The goal of all this is to automatically tag strings as UTF-8 encoded by default. With all these in place, the test script produces the following output:
01: char=:; utf8=0; length=1; bytes=1; alpha=0; ord=58 02: char=a; utf8=0; length=1; bytes=1; alpha=1; ord=97 03: char=â; utf8=0; length=1; bytes=1; alpha=0; ord=226 04: char=²; utf8=0; length=1; bytes=1; alpha=0; ord=178 05: char=Ú; utf8=0; length=1; bytes=1; alpha=0; ord=218 06: char=; utf8=0; length=1; bytes=1; alpha=0; ord=140 07: char=א; utf8=1; length=1; bytes=2; alpha=1; ord=1488 08: char=☺; utf8=1; length=1; bytes=3; alpha=0; ord=9786 09: char=x; utf8=1; length=1; bytes=1; alpha=1; ord=120 10: char=é; utf8=1; length=1; bytes=2; alpha=1; ord=233 11: char=□; utf8=1; length=1; bytes=3; alpha=0; ord=9633 12: char=Ω; utf8=1; length=1; bytes=2; alpha=1; ord=937 13: char=⁒; utf8=1; length=1; bytes=3; alpha=0; ord=8274 14: char=س; utf8=1; length=1; bytes=2; alpha=1; ord=1587 15: char=٭; utf8=1; length=1; bytes=2; alpha=0; ord=1645 16: char=Ʃ; utf8=1; length=1; bytes=2; alpha=1; ord=425 17: char=€; utf8=1; length=1; bytes=3; alpha=0; ord=8364 18: char=Ɣ; utf8=1; length=1; bytes=2; alpha=1; ord=404 19: char=↔; utf8=1; length=1; bytes=3; alpha=0; ord=8596 20: char=ØØ; utf8=1; length=2; bytes=4; alpha=1; ord=216,216 21: char=aâ; utf8=1; length=2; bytes=3; alpha=1; ord=97,226 22: char=aâ; utf8=0; length=2; bytes=2; alpha=1; ord=97,226
Now most of the test cases are tagged as UTF-8, with the exception of the non-UTF-8 cases, which are at least displaying correctly now.
Notes:
- The term “tagged as UTF-8” refers to the “UTF-8 flag” – Perl’s internal flag that indicates that a string has a known decoding. This is checked in the test script above using utf8::is_utf8(), and is useful for debugging purposes only.

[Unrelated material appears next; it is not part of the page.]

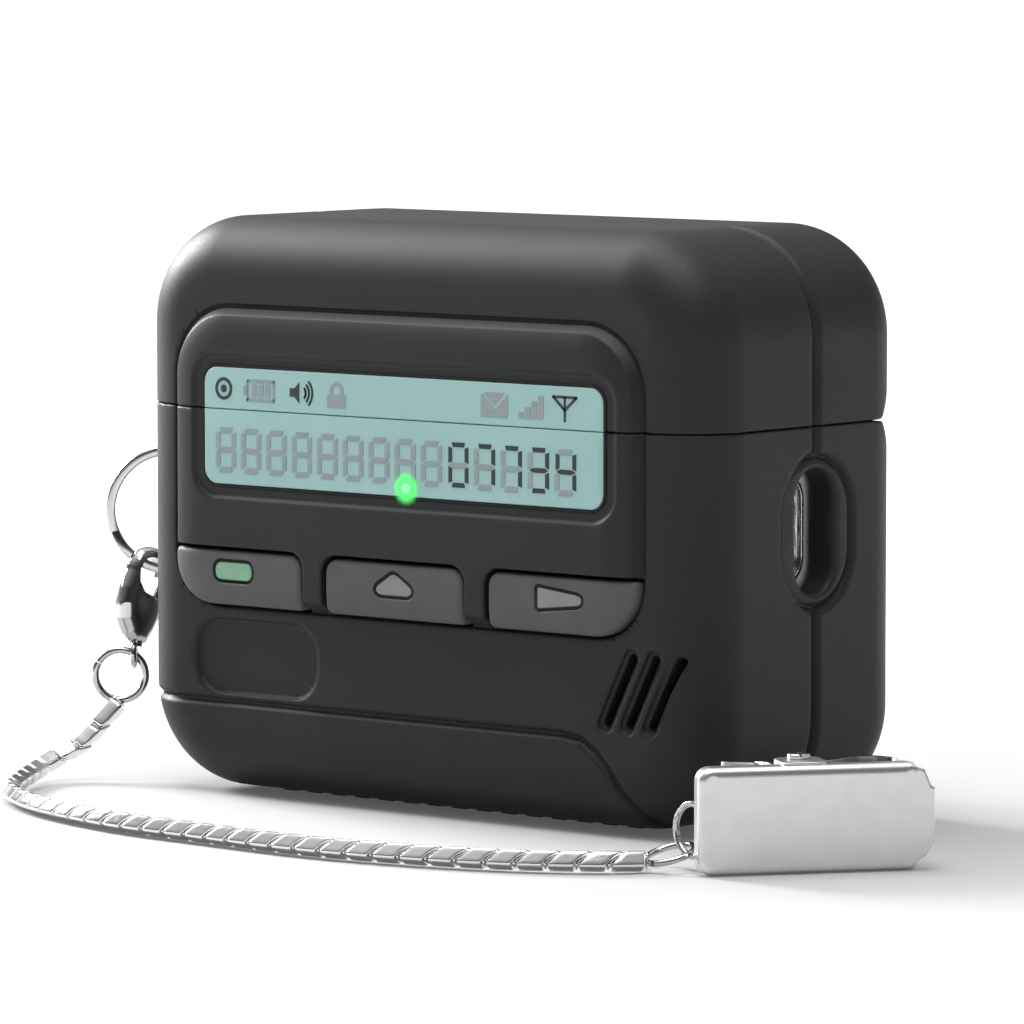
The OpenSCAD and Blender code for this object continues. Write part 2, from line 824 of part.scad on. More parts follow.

- The “use” pragmas above have a lexical scope, which means that every script needs them. In a web server (CGI) environment, this means every web page. A good content management system should be able to automate this. It may also be a good idea to use a boilerplate such as utf8::all.
- In some cases it may be desirable to ensure that correct encoding is used by die()ing, instead of just logging a warning, when it isn’t:
use warnings ( "FATAL" => "utf8" );
- Be sure to set up MySQL to use UTF-8 by adding the following to /etc/my.cnf:
[client] default-character-set = utf8 [mysqld] default-character-set = utf8
… and converting all existing tables to UTF-8 as well.
- CGI’s -utf8 option only automatically decodes string values returned by CGI::param(). It does not decode:
- Parameter names
- Values returned by other CGI functions, such as cookie(), url_param(), unescape(), or Vars()
- File names
A more comprehensive solution is described below, which decodes parameter names and values from other CGI functions. However, file names must still be decoded manually when used – as described in the CGI documentation.
This solution overrides some existing CGI methods with UTF-8 friendly versions. It encodes all incoming arguments and decodes all outgoing results – so that CGI only interfaces with encoded (non-UTF-8) strings. An exception is made for CGI::param(), which should set UTF-8 decoded values so as to prevent double-encoding problems with input fields.
our %originals = ();
foreach my $sub ( "unescape", "cookie",
"param", "url_param", "Vars", "delete", "upload" )
{
next if exists ( $originals{$sub} );
no strict;
my $s = "CGI::$sub"; $originals{$sub} = \&$s; $originals{$sub}->();
*$s = sub
{
# Prevent CGI from using overridden functions internally:
return ( wantarray ? ( $originals{$sub}->( @_ ) )
: scalar ( $originals{$sub}->( @_ ) ) )
if (caller())[0] eq "CGI";
# Encode incoming arguments so as not to confuse CGI:
my @args = @_; foreach ( @args )
{
utf8::encode ( $_ ) if ! ref ( $_ ) and utf8::is_utf8 ( $_ );
last if $sub eq "param";
}
# Decode results to be returned:
my @result = map { ref ( $_ ) ? $_ : do { utf8::decode ( $_ ); $_; } }
wantarray ? ( $originals{$sub}->( @args ) )
: scalar ( $originals{$sub}->( @args ) );
# Special exception for Vars(), which may return a hashref:
if ( ! wantarray and ref ( $result[0] ) eq "HASH" )
{
my %result = ();
foreach ( keys ( %{$result[0]} ) )
{
my $key = $_; utf8::decode ( $_ );
$result{$_} = $result[0]->{$key};
utf8::decode ( $result{$_} );
}
$result[0] = \%result;
}
return ( wantarray ? @result : $result[0] );
};
}
- There are currently many bugs in Perl and modules with respect to UTF-8 support, so not everything goes smoothly. Perhaps one of the most significant shortcomings is that several file handling functions, including opendir(), readdir(), and features that rely on them such as <globbing*>, File::Find, etc, do not respect the use open pragma for file handling. This means that file/directory names are not automatically decoded, and there is currently no way to change that default behaviour. If you are using a UTF-8 encoded file system with encoded file/directory names, then you will have to decode them manually:
foreach ( <*> ) { utf8::decode($_); ... }Another example is Data::Dumper – a module often used to encode and decode complex variables – that does not handle character encodings, so these are lost if not handled manually. Consider using JSON for this purpose instead.